The most amazing thing about this shift, for me, has been the freedom from the guilt of setting and enforcing limits, and from the fear of damaging my children by simply asking them to respect those around them. I have been able to parent from a more centered, authentic place, because I am parenting out of my beileifs rather than my fears and guilt. I am still a gentle disicplinarian. I beleive in teaching and guiding my children more than punishing them. Of course there are time-outs for pushing and defiance and natural consequences applied where possible. But I no longer feel afraid to tell my son, "You can not do that becuase it is wrong. That is not how we act in our family".
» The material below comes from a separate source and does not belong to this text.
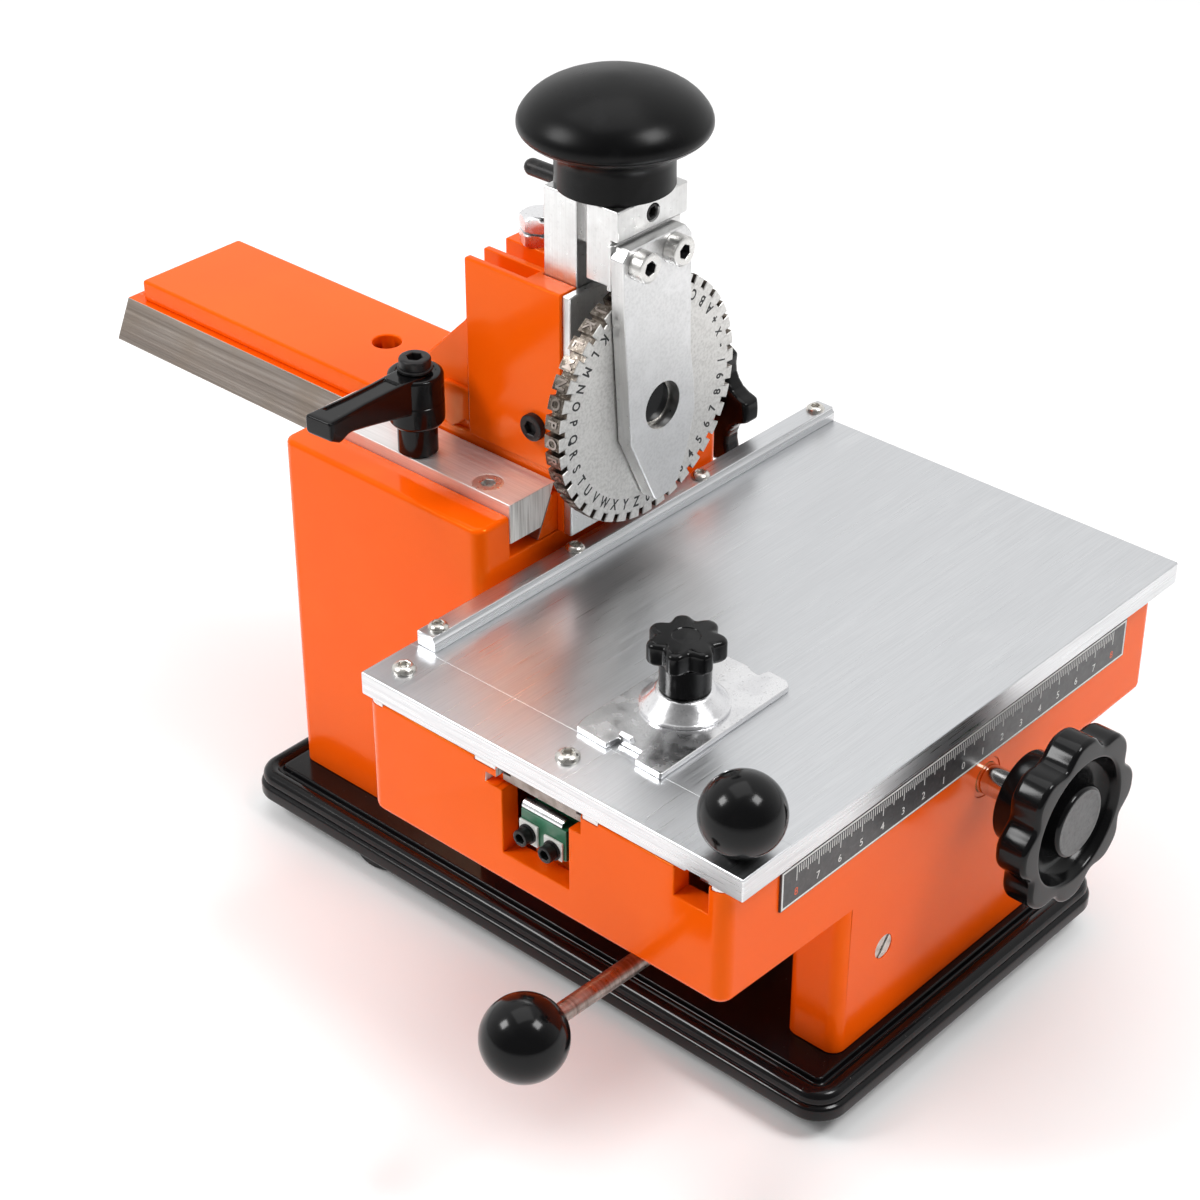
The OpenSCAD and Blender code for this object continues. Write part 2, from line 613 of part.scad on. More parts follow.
module palm_knob() {
  r = knob_d / 2;
  color([0.04, 0.04, 0.04]) at() translate([cx, 145.7, 0]) rotate_extrude() difference() {
    polygon([[0, 122.3], [18, 122.3], [18.6, 123], [18.4, 132], [18.8, 134.4], [20.4, 136.2], [24, 137.6],
      [r - 2.4, 139.2], [r - 0.6, 140.6], [r, 142.4], [r - 0.5, 144.2], [r - 2.2, 146.6], [r - 5.4, 149.6],
      [r - 9.6, 152.3], [r - 15, 154.6], [r - 21, 156.2], [4.5, 156.95], [0, 157]]);
    translate([-1, 120]) square([5, 17]);
  }
}
module knob_stud() {
  color([0.6, 0.6, 0.6]) at() cyz(cx, 145.7, 8, 107, 136.5);
}
module set_screw() {
  color([0.06, 0.06, 0.07]) at() difference() {
    cyy(cx, 117.2, 6, 130.9, 141);
    translate([cx, 134, 117.2]) rotate([90, 0, 0]) cylinder(d = 3.6, h = 4, $fn = 6);
  }
}
module stop_pin() {
  color([0.06, 0.06, 0.07]) at() union() {
    cyy(cx, 117.2, 5.6, 152, 180.5);
    translate([cx, 180.5, 117.2]) rotate([-90, 0, 0]) cylinder(d1 = 5.6, d2 = 3.4, h = 1.4);
  }
}
module fork_plate() {
  color([0.68, 0.69, 0.7]) at() difference() {
    prof_y(126.1, 131.5) polygon([[95.4, 111.2], [92.5, 108.2], [93.4, 88.5], [95, 67.7], [96.5, 44.9], [107.7, 21.4],
      [109.2, 20.2], [115.2, 20.9], [118.4, 23], [121.9, 29.4], [124.7, 37.5], [126.8, 46.2], [126.2, 56.1],
      [124.3, 67.6], [123.7, 107.6], [120.8, 111.2]]);
    cyy(dx, dz, 15.9, 126, 132);
    for (x = fork_x) cyy(x, fork_z, 6, 126, 132);
  }
}
module fork_screws() {
  color([0.82, 0.82, 0.83]) at() for (x = fork_x) difference() {
    union() {
      cyy(x, fork_z, 9.6, 121.3, 126.1);
      cyy(x, fork_z, 6, 126.1, 140);
    }
    translate([x, 124, fork_z]) rotate([90, 0, 0]) cylinder(d = 4.9, h = 4, $fn = 6);
  }
}
module spacer_plate() {
  color([0.75, 0.75, 0.75]) at() difference() {
    bx(92.9, 124.6, 131.5, 133, 97, 111.6);
    for (x = fork_x) cyy(x, fork_z, 6, 131, 134);
  }
}
module dial_axle() {
  color([0.12, 0.12, 0.13]) at() union() {
    cyy(dx, dz, 13.2, 129.4, 130.6);
    cyy(dx, dz, dial_bore - 0.1, 130.5, 138.35);
    cyy(dx, dz, 19, 138.35, 140.4);
  }
}
module axle_ring() {
  color([0.08, 0.08, 0.09]) at() difference() {
    cyy(dx, dz, 15.8, 130.5, 131.5);
    cyy(dx, dz, dial_bore - 0.1, 130, 132);
  }
}
module index_plunger() {
  color([0.6, 0.6, 0.6]) at() union() {
    cyz(dx, 136.2, 2.4, 95.6, 104);
    translate([dx, 136.2, 94.6]) cylinder(d1 = 1.2, d2 = 2.4, h = 1);
  }
}
module type_dial() {
  color([0.6, 0.6, 0.59]) at() difference() {
    cyy(dx, dz, dial_d, 131.8, 131.8 + dial_t);
    cyy(dx, dz, dial_bore, 131, 139);
    for (i = [0:dial_n - 1]) translate([dx, 131, dz]) rotate([0, (i + 0.5) * 360 / dial_n, 0])
      translate([-0.85, 0, dial_d / 2 - 2.4]) cube([1.7, 9, 4]);
  }
}

// ---------- clamping lever, lock knob, brake lever ----------
module clamp_lever_handle() {
  color([0.06, 0.06, 0.065]) at() translate([72.6, 195.5, -2.6]) difference() {
    union() {
      cyz(0, 0, 13, 30.3, 42);
      translate([0, 0, 40.5]) cylinder(d1 = 16, d2 = 18, h = 1.5);
      cyz(0, 0, 18, 42, 58.6);
      rotate([0, 0, 4]) prof_y(-4.8, 4.8)
        polygon([[0, 46.8], [-6, 46.6], [-36, 53.6], [-40, 52], [-44.6, 54.4], [-44.6, 60.6], [-8, 59.2], [0, 58.6]]);
    }
    cyz(0, 0, 8, 30, 60);
  }
}
module clamp_lever_screw() {
  color([0.06, 0.06, 0.065]) at() translate([72.6, 195.5, -2.6]) difference() {
    union() {
      cyz(0, 0, 8, 4.1, 59.4);
      cyz(0, 0, 11.4, 59.3, 60.4);
      cyz(0, 0, 10.4, 60.4, 63.6);
    }
    translate([0, 0, 61]) cylinder(d = 5, h = 4, $fn = 6);
  }
}
module lock_star_knob() {
  color([0.05, 0.05, 0.055]) at() translate([0, 170, 13.5]) union() {
    cyx(0, 0, 18, 169.5, 178.2);
    cyx(0, 0, 8, 142.4, 169.6);
    translate([178, 0, 0]) rotate([90, 0, 90]) rotate(-3) linear_extrude(8)
      polygon([for (i = [0:lock_lobes - 1]) each [for (q = [[-9, 23.5], [9, 23.5], [14, 20.6], [21, 18.6], [30, 17.9], [39, 18.6], [46, 20.6]])
        let (a = i * 360 / lock_lobes + q[0] * 6 / lock_lobes) [q[1] * cos(a), q[1] * sin(a)]]]);
  }
}
rod_ang = atan2(4.7, 104.5);
module lever_ball() {
  color([0.04, 0.04, 0.04]) at() translate([-40.5, 43.5, -55]) rotate([0, 90 + rod_ang, 0]) difference() {
    rotate_extrude() intersection() { circle(d = lever_ball_d); translate([0, -20]) square([20, 40]); }
    cylinder(d = rod_d, h = 20);
  }
}
module lever_rod() {
  color([0.35, 0.3, 0.28]) at() translate([-40.5, 43.5, -55]) rotate([0, 90 + rod_ang, 0])
    cylinder(d = rod_d, h = 99.5);
}
module brake_arm() {
  color([0.5, 0.5, 0.52]) at() difference() {
    union() {
      cyy(lvx, lvz, 15, 37, 72);
      prof_y(64.4, 71.4) polygon([[59, -58], [70, -60], [74, -48], [82, -22], [84, -20.6], [84, -16.1], [76, -16.1],
        [75, -20], [69.5, -38], [64, -50]]);
    }
    cyy(lvx, lvz, 8.12, 36, 82);
    translate([-40.5, 43.5, -55]) rotate([0, 90 + rod_ang, 0]) cylinder(d = rod_d, h = 99.5);
  }
}

base_plate();
rubber_feet();
column_casting();
bed_casting();
casting_bolts();
gib_bar();
guide_bar_right();
gib_screws();
ruler_strip();
slide_liners();
guide_blocks();
front_bush();
slotted_plug();
support_bracket();
bracket_pads();
bracket_screws();
support_bar();
anvil_block();
lever_spring();
lever_pivot_pin();
table_plate();
end_strip();
work_rail();
table_screws();
table_ball();
front_rail();
rear_rail();
drive_rack();
clamp_stud();
clamp_plate();
cone_washer();
clamp_star_knob();
handwheel();
wheel_shaft();
drive_pinion();
slide_bar();
head_casting();
cover_plate();
stop_bolt();
stop_nut();
wall_screw();
return_springs();
ram_block();
palm_knob();
knob_stud();
set_screw();
stop_pin();
fork_plate();
fork_screws();
spacer_plate();
dial_axle();
axle_ring();
index_plunger();
type_dial();
clamp_lever_handle();
clamp_lever_screw();
lock_star_knob();
lever_ball();
lever_rod();
brake_arm();
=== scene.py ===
import json
import math

import bmesh
import bpy
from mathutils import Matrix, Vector


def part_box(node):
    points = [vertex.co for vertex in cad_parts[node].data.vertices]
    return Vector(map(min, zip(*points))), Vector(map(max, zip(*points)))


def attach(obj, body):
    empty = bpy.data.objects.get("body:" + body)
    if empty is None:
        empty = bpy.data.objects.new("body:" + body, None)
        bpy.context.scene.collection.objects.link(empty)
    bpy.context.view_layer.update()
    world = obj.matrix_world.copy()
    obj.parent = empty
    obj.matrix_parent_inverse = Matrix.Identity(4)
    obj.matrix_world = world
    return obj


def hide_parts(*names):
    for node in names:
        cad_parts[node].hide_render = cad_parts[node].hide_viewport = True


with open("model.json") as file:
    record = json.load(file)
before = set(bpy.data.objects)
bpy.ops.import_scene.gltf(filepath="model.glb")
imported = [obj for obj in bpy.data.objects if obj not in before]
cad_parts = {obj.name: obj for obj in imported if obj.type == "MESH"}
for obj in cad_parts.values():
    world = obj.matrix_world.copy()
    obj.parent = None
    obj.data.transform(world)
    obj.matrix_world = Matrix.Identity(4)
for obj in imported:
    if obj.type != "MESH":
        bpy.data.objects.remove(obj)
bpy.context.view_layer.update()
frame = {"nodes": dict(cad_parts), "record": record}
NODES = frame["nodes"]
BODY = {n: b for b, ns in frame["record"]["behaviour"]["bodies"].items() for n in ns}
SLOT = {s["node"]: s["material_slot"] for s in frame["record"]["subparts"] if "material_slot" in s}
scene = bpy.context.scene
PI = math.pi
cos, sin, rad = math.cos, math.sin, math.radians

# Working frame in millimetres: origin at the table top's front left corner, table top at z = 0.
def W(p):
    return Vector(((p[0] - 81.75) / 1000, (p[1] - 164) / 1000, (p[2] + 123) / 1000))


def CAL(v):
    return (v[0] * 1000 + 81.75, v[1] * 1000 + 164, v[2] * 1000 - 123)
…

I hope that as our family grows and matures we will learn to do things becuase they are loving, respectful and honoring to one another and to God. Not just becuase there is a punishment waiting at the other end. Not becuase "I" said so. Also, not becuase it feels right to you. Not becuase you need to express your selfhood. But because it is to the benefit of the individual, to the betterment of the society as a whole, and to the glory of God.

2 comments:

Anonymous said...

The because I said so line. I hated that as a child. I like reading your views on parenting, it makes me more resolved in how I want to eventually parent the children that me and Don will have. I have to say though....no matter how much you try and no matter what you do, you won't make the same mistakes of your parents, but well you'll make your own mistakes as a parent. And you can't really help that, because we don't really have a book written on this is what you should do and it'll work perfectly for your child, just guide books, and like you're doing, lots of reflective thinking on what your doing.

Jilly said...

Thanks, Beck. I'm glad you find me inspiring rather than dread-inducing as a parent. I know I"ll make my own mistakes, but at least they'll be well thought out mistakes.